For the proposed UCP–HT with and without emission costs, a MILP formulation as well as a new and fast two-stage heuristic approach are presented. The proposed approach significantly outperforms the MILP as well as other tested techniques for long-term planning horizons. Particularly, real-world instances on the basis of the German electricity market can be solved in minutes, where an outstanding solution quality is realized. Furthermore, the two-stage heuristic allows sophisticated analyses of trade-off situations between thermal production costs and emission costs, e.g., to determine suitable \(\hbox {CO}_2\) prices for an effective reduction in the overall emissions.

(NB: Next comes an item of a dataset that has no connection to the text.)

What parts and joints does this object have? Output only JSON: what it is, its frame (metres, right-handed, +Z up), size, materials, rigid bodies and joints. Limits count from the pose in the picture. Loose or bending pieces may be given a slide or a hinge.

Our case study emphasizes that current low market prices for \(\hbox {CO}_2\) allowances are quite effectless, which goes in line with most other studies.

It can be concluded that with regard to the need of fast scheduling procedures for the operational planning of thermal power plants, renewable sources, and storages, the two-stage heuristic approach is highly suitable for real-world applications and their analysis. In order to further improve the presented approach, it can be embedded into a multi-start scheme, where different solutions are generated and the best solution found is returned. Future research might also observe plant availabilities, combined heat-and-power techniques for thermal plants or electricity trading with foreign countries. These aspects extend either the constraint set or the objective function and could affect the targets of different decision makers (e.g., system operators, generating and industrial companies). Generally, the two-stage approach would be a good basis for those extensions due to its modular architecture.